Written problem:
Reproduce all the entries precisely.

══ Data provided

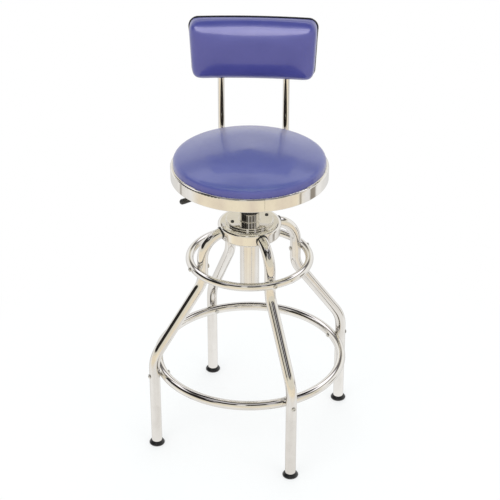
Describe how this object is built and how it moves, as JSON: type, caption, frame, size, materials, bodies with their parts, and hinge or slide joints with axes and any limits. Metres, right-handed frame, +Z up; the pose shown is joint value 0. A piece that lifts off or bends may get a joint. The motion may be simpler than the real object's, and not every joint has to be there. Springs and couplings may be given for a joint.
{
  "type": "stool",
  "caption": "Tall stool on bent tube legs with two ring rails, a swivelling gas-lift round seat in a metal band and a small padded backrest.",
  "frame": {"origin": "on the floor under the column axis", "axes": "+Z up along the column, the sitter faces -Y, +X is to the right of someone facing the stool from the front"},
  "size_m": [0.4768, 0.4768, 0.992],
  "materials": {
    "chrome": "polished chrome plate on steel",
    "rubber": "moulded black rubber, satin",
    "black_plastic": "moulded black plastic",
    "zinc_steel": "bright zinc-plated steel",
    "black_steel": "black powder coat or black oxide",
    "brass": "machined brass",
    "pale_plywood": "plain pale poplar plywood",
    "plywood": "raw plywood",
    "blue_vinyl": "smooth glossy violet-blue upholstery vinyl",
    "black_vinyl": "black grained upholstery vinyl"
  },
  "bodies": {
    "base": {"bearing_lower_race": "zinc_steel", "column_collar": "chrome", "column_end_plate": "zinc_steel", "column_lower_collar": "chrome", "column_tube": "chrome", "foot_back": "rubber", "foot_front": "rubber", "foot_left": "rubber", "foot_right": "rubber", "footrest_ring": "chrome", "footrest_ring_bolts": "zinc_steel", "footrest_ring_nuts": "zinc_steel", "guide_bushing": "black_plastic", "hub_cup": "chrome", "hub_lid": "chrome", "hub_nuts": "zinc_steel", "hub_screws": "black_steel", "leg_back": "chrome", "leg_front": "chrome", "leg_grommets": "black_plastic", "leg_left": "chrome", "leg_right": "chrome", "upper_ring": "chrome", "upper_ring_bolts": "zinc_steel", "upper_ring_nuts": "zinc_steel"},
    "spindle": {"bearing_balls": "zinc_steel", "bearing_upper_race": "zinc_steel", "piston_rod": "zinc_steel", "piston": "zinc_steel", "rod_clip": "zinc_steel"},
    "seat": {"gas_cylinder": "black_steel", "cylinder_gland": "zinc_steel", "valve_body": "brass", "seat_socket": "zinc_steel", "seat_plate": "zinc_steel", "lever_bracket": "zinc_steel", "lever_pivot_pin": "zinc_steel", "seat_plate_bolts": "zinc_steel", "seat_tee_nuts": "zinc_steel", "seat_board": "pale_plywood", "seat_band": "chrome", "seat_cushion": "blue_vinyl", "backrest_post_left": "chrome", "backrest_post_right": "chrome", "post_spacers": "black_plastic", "post_bolts": "zinc_steel", "post_plugs": "black_plastic", "backrest_panel": "plywood", "backrest_rear_cover": "black_vinyl", "backrest_cushion": "blue_vinyl", "backrest_bolts": "zinc_steel", "backrest_insert_nuts": "zinc_steel"},
    "lever": {"lever_rod": "zinc_steel", "lever_knob": "black_plastic"},
    "release_pin": {"release_pin": "zinc_steel"}
  },
  "joints": [
    {"name": "swivel", "type": "hinge", "parent": "base", "child": "spindle", "pos_m": [0, 0, 0.399], "axis": [0, 0, 1], "continuous": true},
    {"name": "lift", "type": "slide", "parent": "spindle", "child": "seat", "axis": [0, 0, 1], "range_m": [0, 0.12]},
    {"name": "lever_pull", "type": "hinge", "parent": "seat", "child": "lever", "pos_m": [-0.02832, -0.02057, 0.6595], "axis": [-0.5878, 0.809, 0], "range_deg": [0, 3]},
    {"name": "pin_press", "type": "slide", "parent": "seat", "child": "release_pin", "axis": [0, 0, -1], "range_m": [0, 0.002]}
  ],
  "couplings": [
    {"joint": "pin_press", "follows": "lever_pull", "m_per_rad": 0.036}
  ]
}
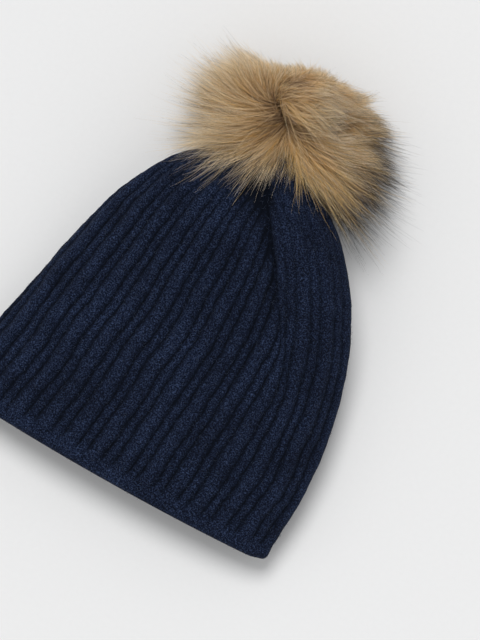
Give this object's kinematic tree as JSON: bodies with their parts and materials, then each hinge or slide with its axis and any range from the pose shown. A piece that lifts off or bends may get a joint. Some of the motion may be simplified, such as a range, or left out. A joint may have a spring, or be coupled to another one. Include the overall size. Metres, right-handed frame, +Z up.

════

Exercise answer:
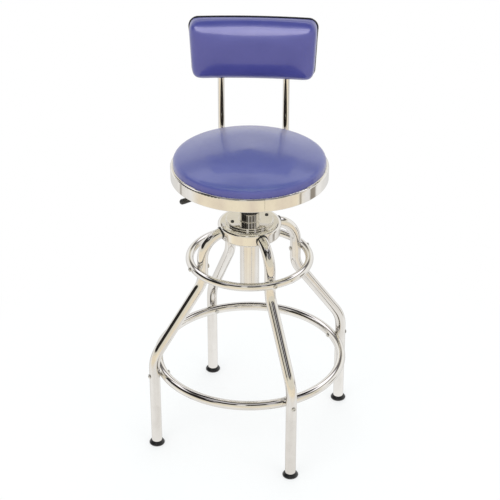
Describe how this object is built and how it moves, as JSON: type, caption, frame, size, materials, bodies with their parts, and hinge or slide joints with axes and any limits. Metres, right-handed frame, +Z up; the pose shown is joint value 0. A piece that lifts off or bends may get a joint. The motion may be simpler than the real object's, and not every joint has to be there. Springs and couplings may be given for a joint.
{
  "type": "stool",
  "caption": "Tall stool on bent tube legs with two ring rails, a swivelling gas-lift round seat in a metal band and a small padded backrest.",
  "frame": {"origin": "on the floor under the column axis", "axes": "+Z up along the column, the sitter faces -Y, +X is to the right of someone facing the stool from the front"},
  "size_m": [0.4768, 0.4768, 0.992],
  "materials": {
    "chrome": "polished chrome plate on steel",
    "rubber": "moulded black rubber, satin",
    "black_plastic": "moulded black plastic",
    "zinc_steel": "bright zinc-plated steel",
    "black_steel": "black powder coat or black oxide",
    "brass": "machined brass",
    "pale_plywood": "plain pale poplar plywood",
    "plywood": "raw plywood",
    "blue_vinyl": "smooth glossy violet-blue upholstery vinyl",
    "black_vinyl": "black grained upholstery vinyl"
  },
  "bodies": {
    "base": {"bearing_lower_race": "zinc_steel", "column_collar": "chrome", "column_end_plate": "zinc_steel", "column_lower_collar": "chrome", "column_tube": "chrome", "foot_back": "rubber", "foot_front": "rubber", "foot_left": "rubber", "foot_right": "rubber", "footrest_ring": "chrome", "footrest_ring_bolts": "zinc_steel", "footrest_ring_nuts": "zinc_steel", "guide_bushing": "black_plastic", "hub_cup": "chrome", "hub_lid": "chrome", "hub_nuts": "zinc_steel", "hub_screws": "black_steel", "leg_back": "chrome", "leg_front": "chrome", "leg_grommets": "black_plastic", "leg_left": "chrome", "leg_right": "chrome", "upper_ring": "chrome", "upper_ring_bolts": "zinc_steel", "upper_ring_nuts": "zinc_steel"},
    "spindle": {"bearing_balls": "zinc_steel", "bearing_upper_race": "zinc_steel", "piston_rod": "zinc_steel", "piston": "zinc_steel", "rod_clip": "zinc_steel"},
    "seat": {"gas_cylinder": "black_steel", "cylinder_gland": "zinc_steel", "valve_body": "brass", "seat_socket": "zinc_steel", "seat_plate": "zinc_steel", "lever_bracket": "zinc_steel", "lever_pivot_pin": "zinc_steel", "seat_plate_bolts": "zinc_steel", "seat_tee_nuts": "zinc_steel", "seat_board": "pale_plywood", "seat_band": "chrome", "seat_cushion": "blue_vinyl", "backrest_post_left": "chrome", "backrest_post_right": "chrome", "post_spacers": "black_plastic", "post_bolts": "zinc_steel", "post_plugs": "black_plastic", "backrest_panel": "plywood", "backrest_rear_cover": "black_vinyl", "backrest_cushion": "blue_vinyl", "backrest_bolts": "zinc_steel", "backrest_insert_nuts": "zinc_steel"},
    "lever": {"lever_rod": "zinc_steel", "lever_knob": "black_plastic"},
    "release_pin": {"release_pin": "zinc_steel"}
  },
  "joints": [
    {"name": "swivel", "type": "hinge", "parent": "base", "child": "spindle", "pos_m": [0, 0, 0.399], "axis": [0, 0, 1], "continuous": true},
    {"name": "lift", "type": "slide", "parent": "spindle", "child": "seat", "axis": [0, 0, 1], "range_m": [0, 0.12]},
    {"name": "lever_pull", "type": "hinge", "parent": "seat", "child": "lever", "pos_m": [-0.02832, -0.02057, 0.6595], "axis": [-0.5878, 0.809, 0], "range_deg": [0, 3]},
    {"name": "pin_press", "type": "slide", "parent": "seat", "child": "release_pin", "axis": [0, 0, -1], "range_m": [0, 0.002]}
  ],
  "couplings": [
    {"joint": "pin_press", "follows": "lever_pull", "m_per_rad": 0.036}
  ]
}
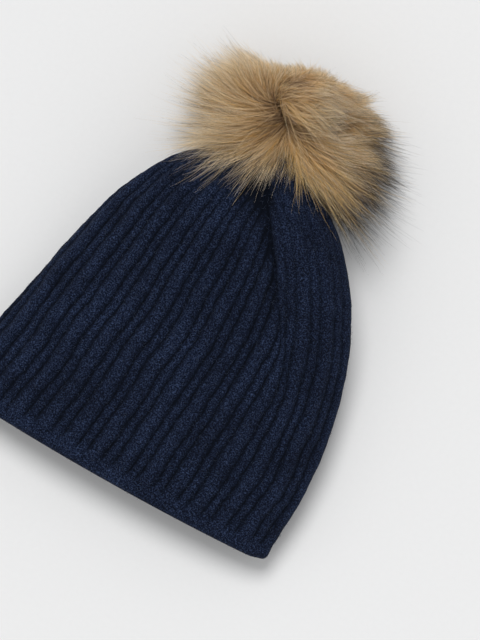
Give this object's kinematic tree as JSON: bodies with their parts and materials, then each hinge or slide with its axis and any range from the pose shown. A piece that lifts off or bends may get a joint. Some of the motion may be simplified, such as a range, or left out. A joint may have a spring, or be coupled to another one. Include the overall size. Metres, right-handed frame, +Z up.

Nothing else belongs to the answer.